Fri | Oct 30, 2020

He Is So Nice To Me, But I Don’t Know If He Likes Me


Dear Lady. Ann:

Hello, thank you for having this amazing platform. My name is Steffi from Indonesia and I am single. Please allow me to tell a bit of my story. I have a crush for these past 2 years. I believed that he was the ‘one’ God sent to me or at least I believed that it wasn’t a coincidence that I got to met and know him. I was super sure that God somehow someway allowed us to meet and to know each other. We met for the first time in Japan and was introduced to each other through my friend. I was studying abroad at that time and he was there for holiday. We met again later on because he went to my church in Jakarta, Indonesia. He then later on invited me to join his cell group. I accepted and from then on I kept going to his cell group and getting close with him.

He is super nice and friendly to me. Way too nice if I may say. He was the one who initiated the first conversation with me. I’m a total introvert and shy person, I couldn’t pull a friendly gesture to someone I just met. But he was super friendly, super nice, and acted as a gentleman whenever we hung out. He replied to my Instagram stories sometimes and he pulled a farewell party for me when I was going back to Japan. In which I was super happy and touched because its the first time that someone ever pulled such a sweet gesture to me. Long story short, its been 2 years already and I have always liked him since the beginning. I also believe (or want to believe) that he’s also interested in me although I’m not 100% sure because he never asked me out on a date or something.

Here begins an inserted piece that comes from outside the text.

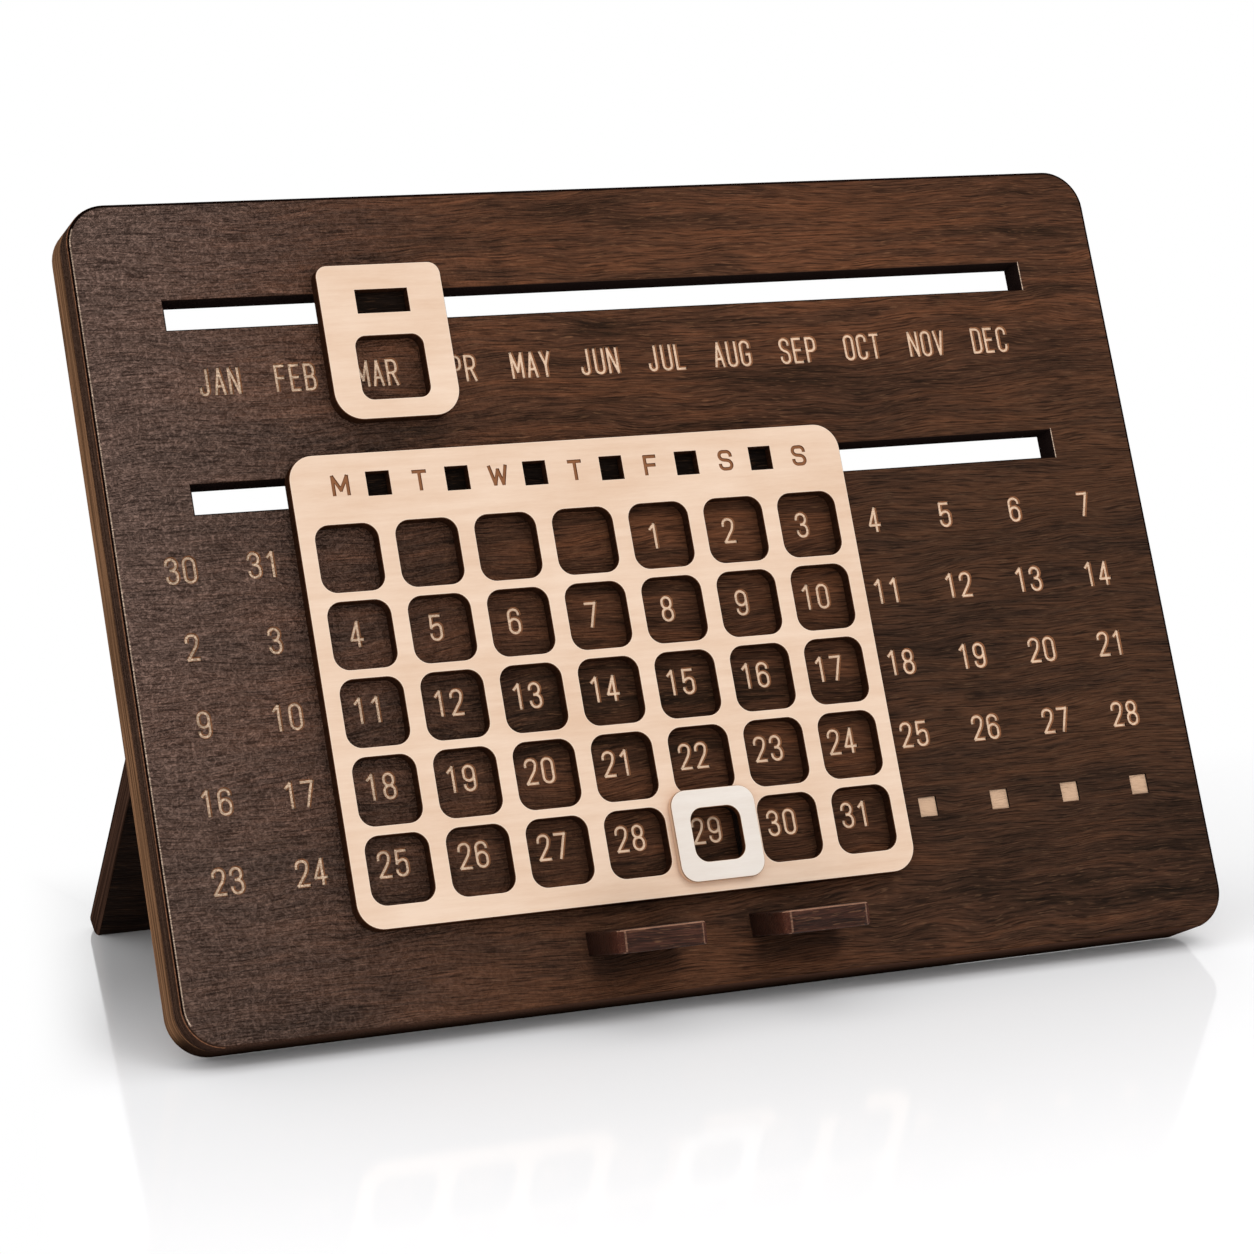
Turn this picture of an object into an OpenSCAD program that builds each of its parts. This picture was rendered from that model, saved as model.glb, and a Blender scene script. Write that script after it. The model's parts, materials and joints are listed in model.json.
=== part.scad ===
// Perpetual desk calendar.
// Two glued boards lean back on a hinged rear leg. A month slider and a week frame run in
// slots of the front board, a date marker plugs into any window of the frame, and two tabs
// carry a pen. Millimetres, Z up; the origin is the middle of the footprint on the desk.

/* [Boards] */
// Width of both boards
board_w = 300; // [290:1:360]
// Height of both boards along their slope
board_h = 220; // [212:1:280]
// Thickness of the front board
front_t = 8; // [6:0.5:10]
// Thickness of the rear board
rear_t = 8; // [7:0.5:14]
// Radius of the board corners
corner_r = 11; // [4:0.5:14]
// Backward lean of the boards from upright, in degrees
lean = 24; // [16:1:32]

/* [Slots] */
// Length of both slots
slot_l = 252; // [244:1:264]
// Height of both slots
slot_h = 8; // [6.5:0.5:10]
// Month slot line above the bottom edge
month_slot_y = 189.3; // [186:0.1:196]
// Week slot line above the bottom edge
week_slot_y = 140; // [138:0.1:142]
// Height of the channel behind each slot
channel_h = 18; // [17:0.5:22]
// Length that each channel runs past the end of its slot
channel_end = 5; // [1:0.5:8]

/* [Calendar grid] */
// Middle of the slots and of the number columns, from the middle of the board
pattern_x = -1; // [-3:0.5:3]
// Distance between the columns of numbers
column_pitch = 22; // [20:0.1:23]
// Distance between the rows of windows
row_pitch = 20.4; // [19.5:0.1:20.8]
// Distance between the rows of numbers
number_row_pitch = 20.1; // [19.5:0.1:20.8]
// Drop from the week slot line to the first row of numbers
number_drop = 18.3; // [16:0.1:20]
// Width and height of the four blank date squares
blank_w = 5.4; // [3:0.1:8]
// Depth of the blank date squares
blank_d = 0.6; // [0.2:0.1:2]

/* [Month slider] */
// Width of the month slider
slider_w = 34.9; // [32:0.1:40]
// Rise of the slider above the month slot line
slider_up = 10.2; // [8:0.1:12]
// Drop of the slider below the month slot line
slider_down = 32; // [30:0.1:33]
// Corner radius at the top of the slider
slider_top_r = 3.3; // [1:0.1:6]
// Corner radius at the bottom of the slider
slider_foot_r = 7.5; // [2:0.1:10]
// Width of the month window
month_window_w = 18.9; // [14:0.1:24]
// Height of the month window
month_window_h = 17.2; // [12:0.1:20]
// Corner radius of the month window
month_window_r = 3; // [1:0.1:5]
// Drop from the month slot line to the middle of the month window
month_window_drop = 18.1; // [17:0.1:20]
// Length of the month runner in its slot
month_runner_l = 24; // [20:0.5:28]
// Width of the tenon that holds the month slider
month_tenon_w = 14.5; // [8:0.1:16]
// Resting place of the month slider, from the middle
month_x = -68.7; // [-105:0.1:105]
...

The thing is I found out earlier that he’s not into a relationship at the moment since he wants to focus on his career and ministry. Also, there’s a rumor that he’s closed with another girl but they don’t date each other. I’m super torn and heart broken. I felt like my feelings, or my belief were lying to me. I feel like I’m letting myself be deceived by my self. By my own emotions, feelings, thoughts, and instinct. I always pray for me and him to actually be a ‘thing’ but God seems so silent about it. I really don’t know what to do. Or what to feel. I’m tired of having this feelings for him, hoping for him, without any certainty.